The story from Luke’s Gospel which Philip read for us is one of the harshest Jesus ever told. It rests on the question of whether you choose to do the right thing now, or whether you choose to leave it to the last-minute, and risk being too late. Often, Harvest Thanksgiving Sunday is a kind of feel-good Sunday, but this is certainly not a feel-good story.
Jesus tells it was particularly vivid clarity. There’s a man with all the trappings of wealth, the sort the prophet Amos was despising in the first passage we read, a man who consumed conspicuously, who would eat lambs and calves because they were particularly delicious without thought of how many more could be fed from a bigger, older animal.
Outside, on the street, unnoticed and ignored, there was a poor man, Lazarus. Around the same time, they both died, Lazarus probably from hunger and illness, the rich man possibly from overconsumption. It’s a detailed Jesus leaves out. The next we hear is that, quite possibly for the first time, the rich man notices Lazarus. There is almost a sense of injustice. How could it be that this nobody, this piece of barely human detritus, should be nestled so comfortably with Abraham while the rich man, who must have felt himself to have been so important in life, was suffering the torments of hell? Having had no use for Lazarus in life, the rich man quickly thinks one up now. Even so, he still does not lower himself to speak to Lazarus directly. Instead, he tries to order Abraham to send Lazarus to cool his tongue with water.
There’s a real tone of regret in Abraham’s response. He calls the rich man, ‘child’. It is affectionate, but there’s nothing to be done. He only has to look back over his life to understand his present, and indeed, his eternal situation. The rich man has had all the good things. Lazarus had had none in life. In an echo of Jesus’ mother’s words, and isn’t it wonderful to think of her forming her son’s thinking, the hungry man is filled with good things while the rich man is sent empty away.

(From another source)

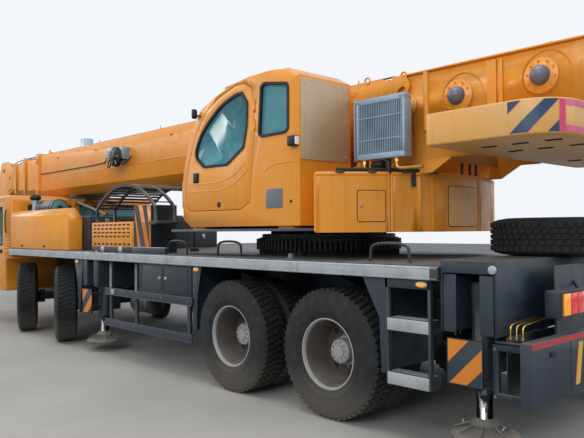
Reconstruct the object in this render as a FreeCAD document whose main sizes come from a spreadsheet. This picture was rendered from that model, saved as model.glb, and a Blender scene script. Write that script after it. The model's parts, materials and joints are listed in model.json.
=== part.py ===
import FreeCAD, Part
import Sketcher
import math
import os
from types import SimpleNamespace

# A four-axle truck crane with a telescopic boom, parked for the road.
# Millimetres. +X forward, +Y left, +Z up. Z = 0 is the ground and Y = 0 the centre line.
# Inside the sub-parts x is measured from the slewing centre; each finished piece is then
# moved by slew_place, so that X = 0 is the middle of the whole machine's length.

SIZES = [
    # overall
    ("tail_reach", 3320, "slewing centre to the rear of the counterweight"),
    ("tip_reach", 10080, "slewing centre to the boom tip"),
    # wheels and axles
    ("wheel_radius", 562.5, "ground to wheel centre"),
    ("tyre_width", 310, "widest part of a tyre"),
    ("tread_width", 236, "flat of the tread"),
    ("shoulder_radius", 470, "radius at which a tyre is widest"),
    ("bead_radius", 300, "tyre bore"),
    ("bead_width", 250, "tyre width at its bore"),
    ("rim_wall", 22, "wall of the rim barrel"),
    ("rim_disc", 24, "thickness of the wheel disc"),
    ("hub_radius", 115, "wheel hub"),
    ("hub_length", 150, "wheel hub along the axle"),
    ("fit_gap", 0.3, "gap between a moving piece and its seat"),
    ("axle_one", 5710, "first steered axle, ahead of the slewing centre"),
    ("axle_two", 4240, "second steered axle"),
    ("axle_three", 80, "first driven axle"),
    ("axle_four", -1270, "second driven axle"),
    ("steer_rest", -22, "wheels as parked, turned to the right"),
    ("kingpin_out", 1020, "centre line to kingpin"),
    ("wheel_offset", 210, "kingpin to wheel centre"),
    ("kingpin_radius", 60, "kingpin eye"),
    ("kingpin_high", 120, "height of the kingpin eye"),
    ("yoke_plate", 40, "thickness of a knuckle's arms"),
    ("stub_radius", 52, "stub axle"),
    ("twin_out", 1230, "centre line to outer twin wheel"),
    ("twin_pitch", 350, "distance between twin wheels"),
    ("axle_tube", 85, "radius of a driven axle's tube"),
    ("diff_radius", 215, "radius of a driven axle's gear housing"),
    # chassis
    ("frame_half", 460, "half the chassis frame's width"),
    ("frame_web", 80, "width of one front frame rail"),
    ("frame_low", 800, "underside of the frame"),
    ("frame_rear", -3040, "rear end of the frame"),
    ("frame_front", 7850, "front end of the frame rails below the road cab"),
    ("deck_top", 1360, "top of the deck"),
    ("deck_plate", 50, "thickness of the deck"),
    ("deck_front", 6150, "front edge of the deck"),
    ("rail_out", 1400, "outer face of the edge rails"),
    ("rail_wide", 30, "width of an edge rail"),
    ("rail_top", 1350, "top of the edge rails"),
    ("rail_deep", 100, "height of an edge rail"),
    ("ring_radius", 700, "slewing ring"),
    ("ring_top", 1590, "top of the slewing ring's base"),
    ("ring_rib", 130, "reach of the ribs round the slewing ring's base"),
    # outriggers
    ("box_front", 3180, "middle of the front outrigger box"),
    ("box_rear", -2655, "middle of the rear outrigger box"),
    ("box_half", 225, "half the length of an outrigger box"),
    ("box_wall", 20, "walls of an outrigger box"),
    ("box_low", 880, "underside of an outrigger box"),
    ("box_out", 1000, "centre line to the closed part of the box"),
    ("box_cap", 1405, "top of the rear box's cover"),
    ("beam_wide", 190, "outrigger beam"),
    ("beam_high", 250, "outrigger beam"),
    ("beam_gap", 10, "gap between the two beams and beside them"),
    ("beam_inner", 960, "reach of a beam past the centre line"),
    ("jack_out", 1150, "centre line to jack, drawn in"),
    ("jack_radius", 85, "jack tube"),
    ("jack_low", 480, "lower end of the jack tube"),
    ("jack_top", 1235, "upper end of the jack tube"),
    ("jack_rod", 60, "jack rod"),
    ("float_radius", 240, "jack float"),
    ("float_low", 120, "underside of a float"),
    ("float_high", 80, "height of a float"),
    ("panel_low", 525, "lower edge of an outrigger end panel"),
    ("panel_top", 858, "upper edge of an outrigger end panel"),
    ("panel_half", 145, "half the width of an outrigger end panel"),
    ("panel_out", 1402, "inner face of an outrigger end panel"),
    ("panel_plate", 12, "thickness of an outrigger end panel"),
    # road cab
    ("cab_rear", 6180, "rear wall of the road cab"),
    ("cab_front", 8030, "front face of the road cab"),
    ("cab_half", 1350, "half the road cab's width"),
    ("cab_roof", 2270, "roof of the road cab"),
    ("cab_floor", 620, "underside of the road cab ahead of the wheel"),
    ("cab_step", 1180, "underside of the road cab over the wheel"),
    ("cab_arch", 6420, "front edge of the wheel space"),
    ("cab_wall", 50, "walls of the road cab"),
    ("cab_sill", 1400, "lower edge of the road cab's windows"),
    ("door_gap", 6, "gap round a door"),
    ("hinge_radius", 13, "door hinge barrels"),
    ("hinge_high", 60, "door hinge barrels"),
    ("glass_plate", 8, "window glass"),
    # engine and deck gear
    ("engine_rear", 3950, "rear end of the engine"),
    ("engine_front", 5350, "front end of the engine"),
    ("engine_low", 780, "underside of the engine"),
    ("engine_top", 1720, "top of the engine"),
    ("cover_rear", 3680, "rear end of the engine cover"),
    ("cover_front", 5880, "front end of the engine cover"),
    ("cover_top", 1860, "top of the engine cover"),
    ("cover_half", 1140, "half the engine cover's width"),
    ("cover_wall", 20, "walls of the covers"),
    ("hood_rear", 3880, "rear end of the side hood"),
    ("hood_top", 1980, "top of the side hood"),
    ("hood_in", 1145, "inner side of the side hood"),
    ("rest_rear", 5940, "rear face of the boom rest"),
    ("rest_long", 130, "length of the boom rest"),
    ("rest_half", 360, "half the boom rest's width"),
    ("cage_rear", 1570, "rear foot of the guard cage"),
    ("cage_front", 3090, "front foot of the guard cage"),
    ("cage_foot", 1750, "feet of the guard cage"),
    ("cage_spring", 1930, "where the cage's arch begins"),
    ("cage_top", 2235, "top of the guard cage"),
    ("cage_in", 1040, "inner hoop of the guard cage"),
    ("cage_out", 1330, "outer face of the guard cage"),
    ("cage_bar", 30, "flat bars of the guard cage"),
    # tail
    ("tail_plate", 80, "thickness of the tail bumper"),
    ("tail_rear", -3120, "rear face of the tail bumper"),
    ("tail_half", 1363, "half the tail bumper's width"),
    ("tow_eye", 27, "radius of the rear towing eye"),
    ("tow_high", 640, "underside of the towing eye's plate"),
    ("tow_plate", 40, "thickness of the towing eye's plate"),
    ("spare_place", -2700, "centre of the spare wheel"),
    ("spare_low", 1405.3, "underside of the spare wheel"),
    # turntable
    ("plate_half", 605, "outer faces of the turntable's side plates"),
    ("side_plate", 30, "thickness of the turntable's side plates"),
    ("floor_low", 1620, "underside of the turntable floor"),
    ("floor_plate", 25, "thickness of the turntable floor"),
    ("skirt_radius", 1820, "outer face of the round hoods behind the crane cab"),
    ("skirt_inner", 1450, "inner face of the round hoods"),
    ("skirt_plate", 20, "plates of the round hoods"),
    ("skirt_low", 1605, "lower edge of the round hoods"),
    ("skirt_top", 2130, "top of the round hoods"),
    ("weight_half", 1350, "half the counterweight's width"),
    ("weight_low", 2250, "underside of the counterweight"),
    ("weight_top", 2490, "top of the counterweight"),
    ("weight_round", 300, "rear corners of the counterweight"),
    ("drum_main_high", 2750, "height of the main winch drum"),
    ("drum_second_high", 2790, "height of the second winch drum"),
    ("drum_radius", 200, "winch drum with its rope"),
    ("flange_radius", 255, "winch drum flanges"),
    ("cooler_front", -1260, "front edge of the oil cooler"),
    ("cooler_rear", -1810, "rear edge of the oil cooler"),
    ("cooler_out", 950, "outer face of the oil cooler"),
    ("cooler_deep", 110, "depth of the oil cooler"),
    ("cooler_low", 2250, "underside of the oil cooler"),
    ("cooler_top", 2800, "top of the oil cooler"),
    # crane cab
    ("room_out", 1330, "outer face of the crane cab"),
    ("room_in", 640, "inner face of the crane cab"),
    ("room_wall", 45, "walls of the crane cab"),
    ("room_low", 1670, "underside of the crane cab"),
    # boom
    ("pivot_high", 2750, "height of the boom pivot"),
    ("pivot_pin", 60, "radius of the boom pivot pin"),
    ("boom_half", 420, "half the base section's width"),
    ("boom_low", 2290, "underside of the base section"),
    ("boom_high", 810, "height of the base section"),
    ("boom_step", 40, "a section is this much smaller on each side than the one outside it"),
    ("boom_wall", 10, "plates of the boom sections"),
    ("boom_bend", 130, "lower corners of the sections"),
    ("reel_place", 4150, "cable reel on the left of the base section"),
    ("reel_high", 2800, "height of the cable reel"),
    ("collar_long", 100, "collar at the front of a section"),
    ("collar_proud", 40, "collar outside its section"),
    ("base_front", 7350, "front end of the base section"),
    ("first_front", 8130, "front end of the first sliding section"),
    ("second_front", 8730, "front end of the second sliding section"),
    ("third_front", 9250, "front end of the third sliding section"),
    ("section_rear", -900, "rear end of the first sliding section"),
    ("section_stagger", 200, "each next section begins this much further forward"),
    ("pad_long", 80, "slide pads"),
    ("sheave_radius", 190, "boom head sheaves"),
    ("sheave_place", 9850, "axle of the lower head sheaves"),
    ("sheave_high", 2270, "height of the lower head sheaves, low enough for the ropes to pass the boom"),
    ("hook_drop", 620, "lower head sheaves' axle to the hook block"),
    ("hook_radius", 135, "outer radius of the hook"),
    ("hook_throat", 75, "inner radius of the hook"),
    ("rope_radius", 10, "hoist rope"),
    # lift cylinder
    ("lift_foot_high", 1800, "height of the lower pin"),
    ("lift_eye", 1600, "upper pin of the lift cylinder"),
    ("lift_eye_high", 2200, "height of the upper pin"),
    ("lift_radius", 125, "lift cylinder barrel"),
    ("lift_rod", 65, "lift cylinder rod"),
    ("lift_pin", 50, "lower pin"),
    ("eye_radius", 75, "rod eye"),
    ("eye_half", 70, "half the rod eye's width"),
]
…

But the rich man isn’t giving up. Realising his own cause is lost, he pleads with Abraham to send Lazarus to warn his brothers. Again, Abraham responds with regret. They have all the warning, all the guidance they need. A dead beggar is hardly going to convince them if Moses and the prophets can’t.
There is nothing that can be done. It was all too late. Does this seem like a justice to our ears? How does this story fit with our understanding of a loving and compassionate God? In truth, it fits very well. We could read this as a story about what happens after death, and many have done so, but I think that if we make that our focus, we fall into the trap of thinking more about ourselves than about others, and that is exactly what the rich man did.
It is natural, I think, to identify more with the rich man. Who, after all, would aspire to live a life like Lazarus’? We are also aware, though many of us struggle in certain respects, particularly financially, that, compared with many, we live comfortable lives. If you saw the BBC report from Yemen this week, and the images of children literally dying from hunger in front of the camera, you know that, although we are not dressed in purple silk and feasting on veal every day, we are all pretty well off. So, as we read this story, the question that may well come to mind is – are we bound for the fiery pit?
Someone who influenced my thinking a great deal was my great uncle George, a Church of Scotland minister emigrated to Canada where he pursued an academic career, ending up as Professor of New Testament in McGill University in Montreal. I remember very clearly him saying at dinner one evening, “I believe in hell, but not in the next life. Hell is here, in this life.” That made a profound impression on me and so I cannot read this story as evidence for a state of eternal torture after death. Rather, to me, it is a story about this life, not the next.
Because you cannot deny that Lazarus’ life in the gutter by the rich man’s gate, with dogs licking his sores, was hellish. His was a life of misery and suffering. A life like so many lead today. A life like that led by people in Yemen, South Sudan, Aleppo. In fact, in every part of the world, you’ll find people living hellish lives of suffering and deprivation. You’ll meet them on the streets of every city in this country. Through the work of Storehouse, we know that behind some of the doors of houses on this town, people are living hellish lives of suffering and deprivation.
Are we to respond to them because we fear there may be consequences if we don’t? Not by any means. This story is a call, not to individuals to do the bear minimum, just to societies to live the Kingdom of God. In the Kingdom of God, God’s good things are shared. In the Kingdom of God, suffering is not ignored. In the Kingdom of God, hearts and minds are open. In the Kingdom of God, people respond to each other with compassion and love, not because they are afraid for themselves. These are some of the marks of the society Christ calls us to build in his Father’s name.
Are we ever going to achieve this? Are we ever going to sort out the suffering there is in the world? We would love it if it could be so, but these problems are so big we can never believe they will be fully solved. But ultimately, the story of Lazarus and the rich man is not about solving all the world’s problems. It is about caring for our neighbours, but, perhaps, first seeing who our neighbours are. The rich man didn’t see Lazarus as his neighbour and he didn’t care. In gratitude of this Harvest Time for all the goodness we enjoy, we ask God is to open our eyes to our neighbours, and to open our hearts to them too, and to give us the will to share gladly what we have with them.